Introducing Thru's Cloud Architecture

This technical overview introduces Thru's cloud-native architecture, deployment options, resiliency capabilities, and infrastructure design patterns for prospective customers and solution architects. It explains how Thru leverages public cloud providers to enhance security, availability, operational agility, and TCO savings.

This briefing highlights considerations for integrating Thru within existing AWS or Azure environments. It provides transparency into our service-oriented architecture optimized for elastic scale, automated resilience, and ease of administration across infrastructure tiers.

Whether planning for on-premises, hybrid, or cloud migrations, Thru aligns to infrastructure best practices across major providers. Our architecture empowers customers through compatibility, flexibility, and visibility as part of a secure and reliable cloud partnership.

Design Philosophy

The main design philosophies for this architecture focused on security, scalability, reliability, integrity, and simplicity. Specifically, the system was built to provide infinite scalability to handle increasing loads. High reliability was crucial for ensuring robust operation, including guaranteed message delivery alerts if issues ever occurred. We also prioritized maintaining data integrity - if a file was received, we needed absolute assurance of retrieving it intact later when required. Finally, the overall simplicity of the architecture guided decisions, following the philosophy that unnecessary complexity often indicates deeper flaws.

Architectural Principles

A core architectural principle was ensuring high availability and disaster recovery capabilities for all services. For instance, we designed for resilience against losing an entire cloud zone - if one goes down, services continue functioning through redundancy across zones. Additionally, we prioritized the ability to recover rapidly from potential disasters like security breaches or VM destruction. No singular VM or box is positioned as an irreplaceable special case. We can swiftly spawn replacements as needed. This decoupling of service dependencies allows for elasticity and guards against prolonged downtimes when issues emerge. By building in redundancy, geographic distribution, and rapid recreation of critical components, the architecture provides robust high availability and disaster recovery to maintain business continuity.

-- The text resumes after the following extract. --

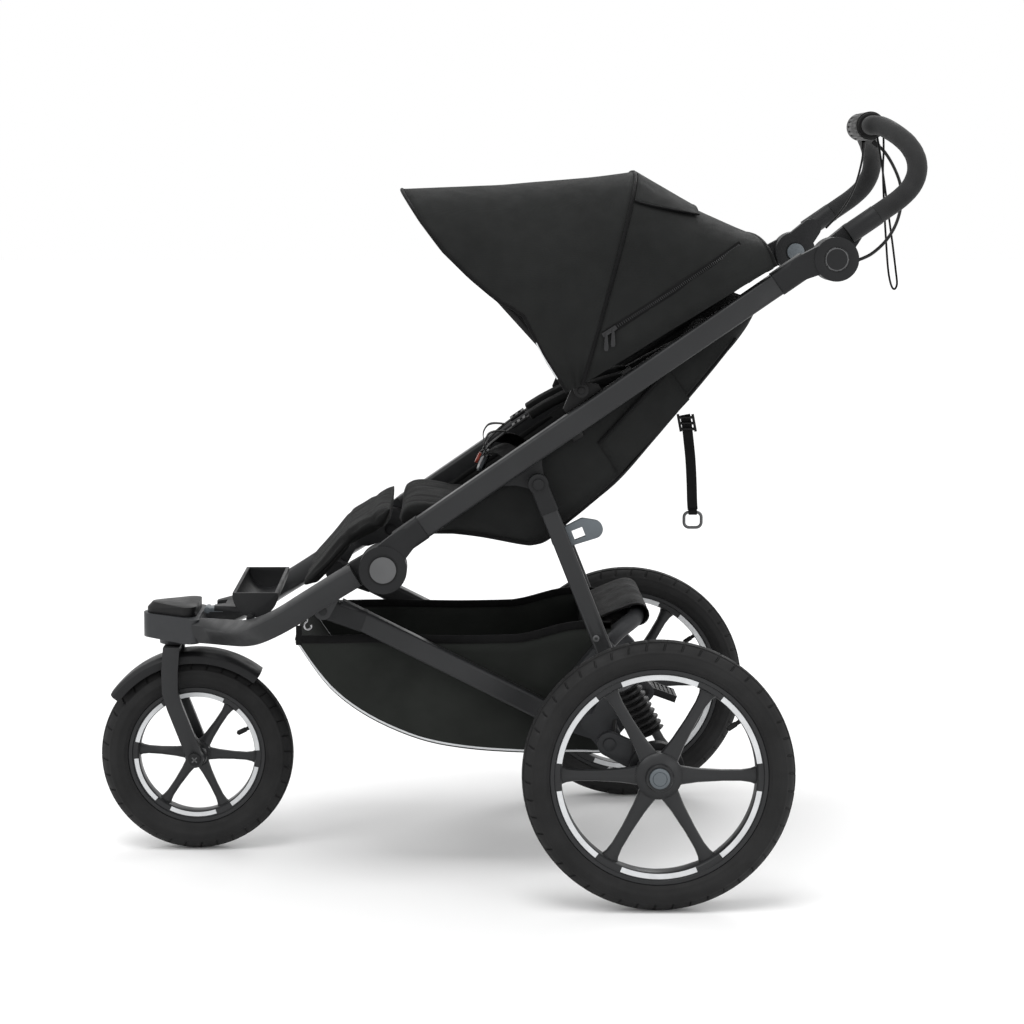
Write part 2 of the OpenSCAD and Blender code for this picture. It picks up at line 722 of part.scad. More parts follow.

Security and high availability are ingrained in the architecture through isolation, redundancy, and decoupled services. Externally, traffic passes through cloud-hosted firewalls and load balancers providing inbound protection and uptime assurances before reaching our systems. We minimize exposed attack surfaces by only opening essential ports (443, 22, etc.) along with permission access. Internally, microservices sit behind a HAProxy layer that evenly distributes requests while enabling graceful rolling upgrades. This proxy abstraction also facilitates incrementally draining traffic to upgrade specific APIs without service disruption.

Security Groups

Thru cloud leverages native access controls provided by AWS and Azure.

In Azure, application security groups (ASGs) play a key role in network segmentation. VMs are tagged with ASGs reflecting their appropriate communication scopes based on server function. Web frontends join the Web ASG, internal microservices map to the internal servers ASG, and perimeter proxies for message handling and routing fall under the DMZ ASG.

Traffic flows only from higher trust to lower trust ASGs. The Web layer can access Internal functions but not vice versa. By cataloging infrastructure into declarative policy groups, communication boundaries remain consistently enforced even as new instances spin up or down dynamically. These hierarchical ASGs abstract network security tiers so that connectivity appears intrinsic to the machine rather than manual IP tables. The resulting model inherently restricts lateral movement options for threats without increasing complexity

Web Application Firewall (WAF)

Our defense-in-depth technology stack reinforces application security across layers. Azure load balancers restrict external traffic to minimal ports and allowed URLs. The HAProxy layer authenticates API flows before passing to the React frontend, locking down paths without valid tokens. React's inherent security helps prevent injection attacks compared to PHP alternatives while database access requires penetrating service boundaries and role permissions.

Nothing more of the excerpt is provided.